Setting up Kafka and basic troubleshooting

Mohamed_Sadek · ‎01-22-2023

What is Kafka ?

Apache Kafka is a distributed publish-subscribe messaging system that can handle a high volume of data and enables you to pass messages from one end-point to another. Kafka is suitable for both offline and online message consumption. Kafka messages are persisted on the disk and replicated within the cluster to prevent data loss. Kafka is built on top of the ZooKeeper synchronization service. It integrates very well with Apache Storm and Sparks for real-time streaming.

Kafka has better throughput, built-in partitioning, replication, and inherent fault-tolerance, which makes it a good fit for large-scale message processing applications.

Kafka is very fast and guarantees zero downtime and zero data loss.

Setting up Kafka Datasource in Incorta

Currently the version supported in Kafka is 2.10

In the "Add New Data Source" window:

Select "Kafka" from the Data Source drop-down list.
Provide the data source name in the "Data Source Name" field.
Provide the topic in the "Topic" field.
Type the brokers list in the "Brokers List" field.
In the Message Type Field, it is optional to provide the name which is
the root table name, and would also be used as the schema name.
Switch the "Trim messageType after dash" feature on/off, by switching
the radio button to blue/grey, respectively.
Select a Kafka version from the "Select Kafka Version" drop-down list.
Click Choose File to select the Avro file containing the Avro schema
generated using the Avro Extractor Tool.
Click Add Data Source.

Specify a Kafka Consumer Service Name ( To enable Loader service to consume messages )

Specify a Kafka Consumer Service Name

For an Incorta Cluster with two or Incorta Nodes that each run a Loader Service, you must specify a Kafka Consumer Service Name in the Cluster Management Console.

A Cluster Management Console (CMC) Administrator for your Incorta Cluster must configure the Kafka Consumer Service Name. Changes to this property require that the CMC Administrator restart each Loader Service.

If your Incorta Cluster contains more than two Incorta Nodes each with a Loader Service, then you must specify the Incorta Node and Loader Service to use. If you do not assign a loader service to consume the Kafka messages, Incorta assigns a Loader Service randomly. This can result in unexpected behavior and row duplication.

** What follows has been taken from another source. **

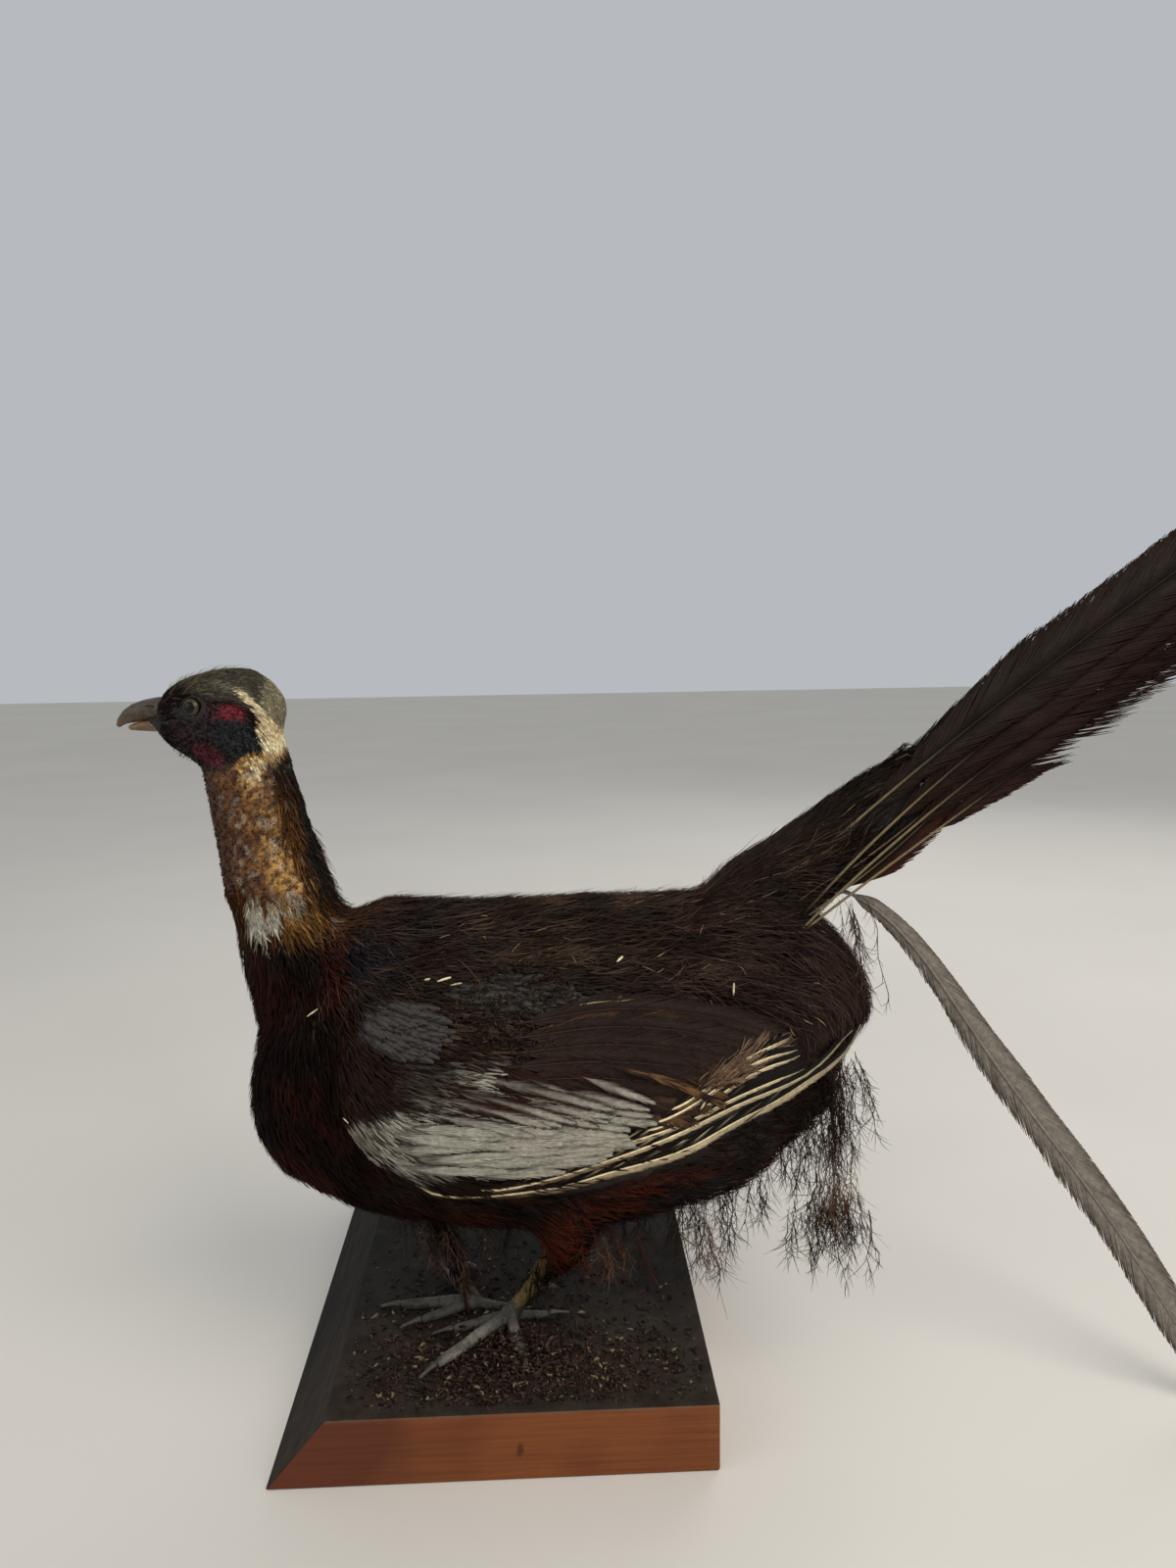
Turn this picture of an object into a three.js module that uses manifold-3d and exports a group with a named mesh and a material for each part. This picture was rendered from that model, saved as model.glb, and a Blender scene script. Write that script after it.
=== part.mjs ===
// A cock pheasant, mounted standing on a mitred hardwood block, at life size.
// Millimetres, +Z up. The origin is the centre of the block's underside.
// The bird faces -X, its left side faces -Y, and its own middle plane is Y = BIRD_Y.
import * as THREE from "three";
import { mergeVertices } from "three/addons/utils/BufferGeometryUtils.js";
import Module from "manifold-3d";

const wasm = await Module();
wasm.setup();

// ---------------------------------------------------------------- driving dimensions
const BLOCK = { length: 204, depth: 262, thickness: 33, mitre: 28 };
const BIRD_Y = -57;
const PIECE_GAP = 0.35; // clearance between neighbouring pieces
const CUT_WIDTH = 0.4; // thickness of the thin cuts that part the body
const CUT_REACH = 260; // how far across the bird a cut goes
const SLIVER_VOLUME = 500; // cubic millimetres: what a cut leaves smaller than this is no piece of the body
const MESH_TOLERANCE = 0.04; // how far the slivers that the cuts leave may move when they are merged
const BODY_SEGMENTS = 20;
const LIMB_SEGMENTS = 8;

const TAIL_ELEVATION = 36.8; // degrees above the horizon
const TAIL_ROOT = [112, 0, 259];
const TAIL_LENGTHS = [480, 425, 352, 282]; // central pair first, outermost last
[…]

Here are the steps to specify the required properties for the Server Configurations:

As the CMC Administrator, sign in to the CMC.
In the Navigation bar, select Clusters.
In the cluster list, select a Cluster name.
In the canvas tabs, select Cluster Configurations.
In the panel tabs, select Server Configurations.
In the left pane, select Clustering.
In the right pane, tor Kafka Consumer Service Name, enter the <NODE_NAME>.<SERVICE_NAME>.
Select Save.

This will make the loader service consume messages instantly fromt he broker defined in the datasource .

Log adjustment and checking .

Once a message is produced on kafka you should find this in the loader tenant logs .

/<incortai installtion path /IncortaNode/services/<loader id >/logs/incorta/<tenant>

To check if the message is parsed properly or rejected you need to check this log :

/<incortai installtion path >/IncortaNode/services/<loader id >/logs/kafka/<tenant>

you need more details to this logging you need to adapt this file ( please create if it does not exist ) .

You can also add additional needed properties in this file .

<Tenant directory >/<tenant>/KAFKA/kafka-consumer.properties

ex:

kafka.logger.logInfo=true
kafka.logger.logWarning=true

The CSV file that will hold consumed messages will be stored at the below location

<Tenant directory >/<tenant>/KAFKA/<datasource name >/<tablename >

It should be populated if the message sent by the broker is consumed properly in the loader.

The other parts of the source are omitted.